### [Work instructions]
From the entries below, extract every line that includes the word "joints".

### [Input for this task]
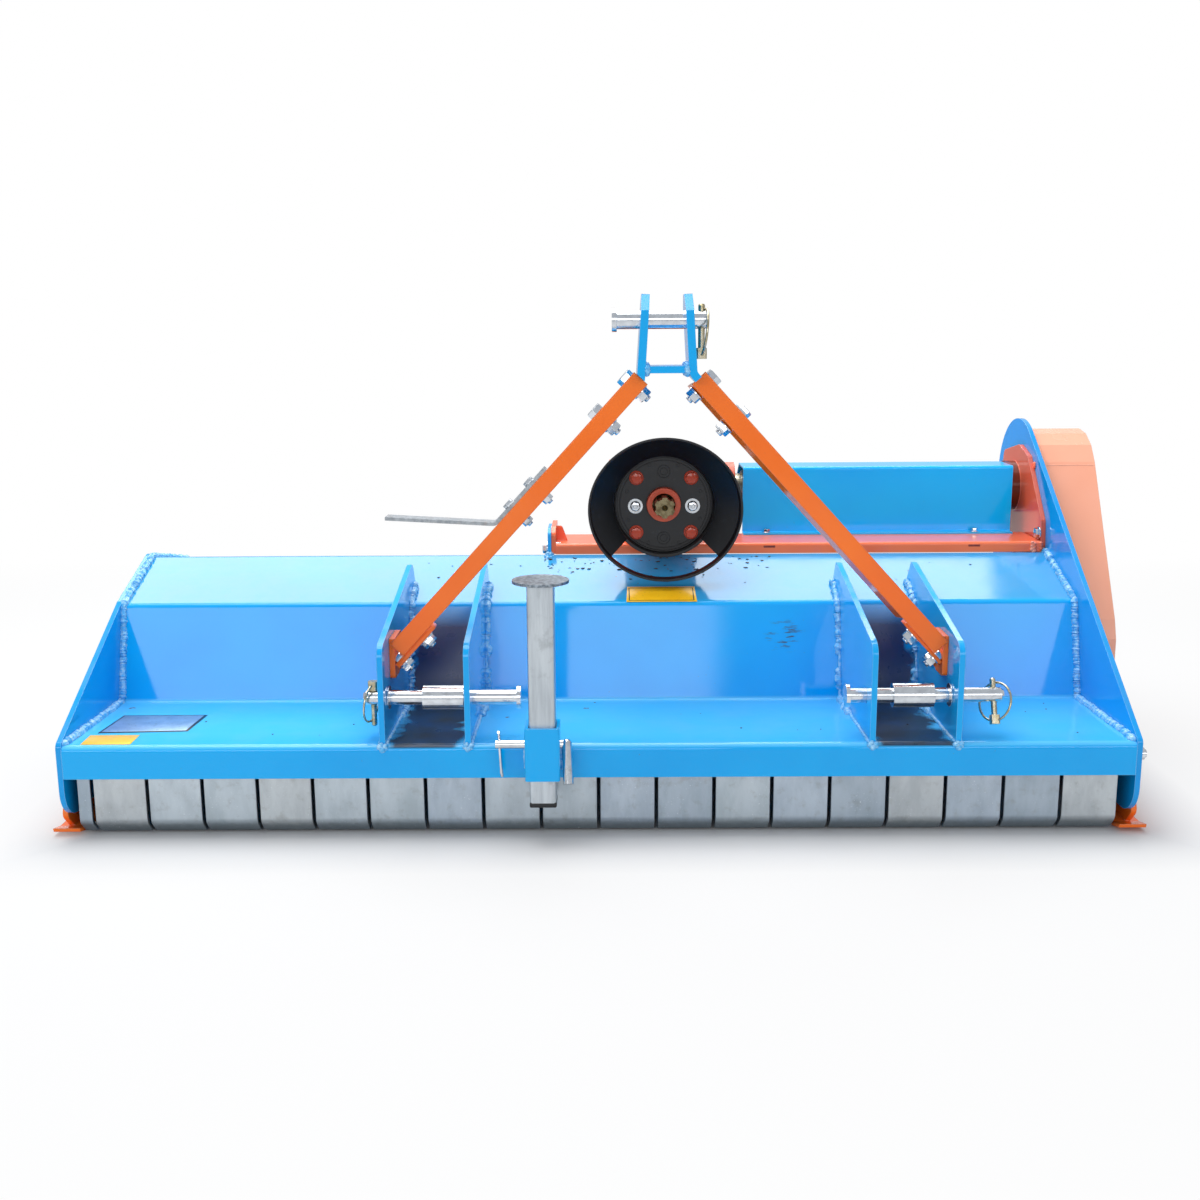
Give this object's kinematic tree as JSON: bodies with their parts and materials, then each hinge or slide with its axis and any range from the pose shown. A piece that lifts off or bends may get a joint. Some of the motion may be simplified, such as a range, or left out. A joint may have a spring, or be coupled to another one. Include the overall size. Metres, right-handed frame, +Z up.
---
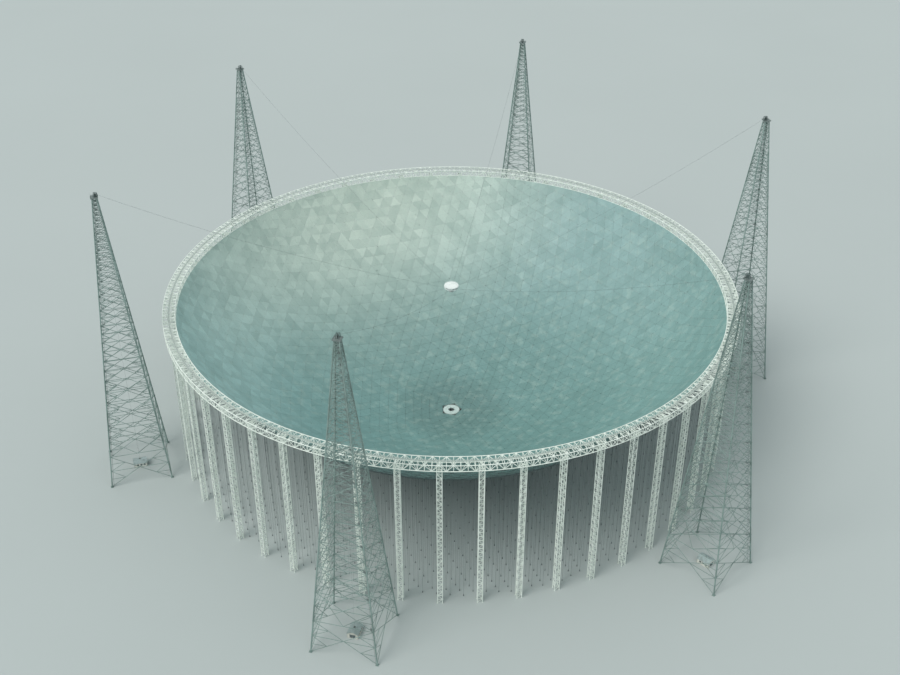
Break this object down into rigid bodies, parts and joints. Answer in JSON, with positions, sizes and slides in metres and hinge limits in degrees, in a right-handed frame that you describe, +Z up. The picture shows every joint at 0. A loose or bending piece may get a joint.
...
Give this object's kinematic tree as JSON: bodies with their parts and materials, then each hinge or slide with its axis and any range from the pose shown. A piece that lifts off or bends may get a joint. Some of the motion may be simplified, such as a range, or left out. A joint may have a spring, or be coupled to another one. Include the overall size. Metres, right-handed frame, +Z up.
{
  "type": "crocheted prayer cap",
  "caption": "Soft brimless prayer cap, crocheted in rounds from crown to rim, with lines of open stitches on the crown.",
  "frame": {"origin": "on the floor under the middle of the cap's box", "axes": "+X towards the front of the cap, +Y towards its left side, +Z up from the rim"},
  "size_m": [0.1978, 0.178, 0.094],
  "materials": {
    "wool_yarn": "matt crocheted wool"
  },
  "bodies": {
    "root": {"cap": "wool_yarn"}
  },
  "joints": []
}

### [The answer]
Break this object down into rigid bodies, parts and joints. Answer in JSON, with positions, sizes and slides in metres and hinge limits in degrees, in a right-handed frame that you describe, +Z up. The picture shows every joint at 0. A loose or bending piece may get a joint.
  "joints": []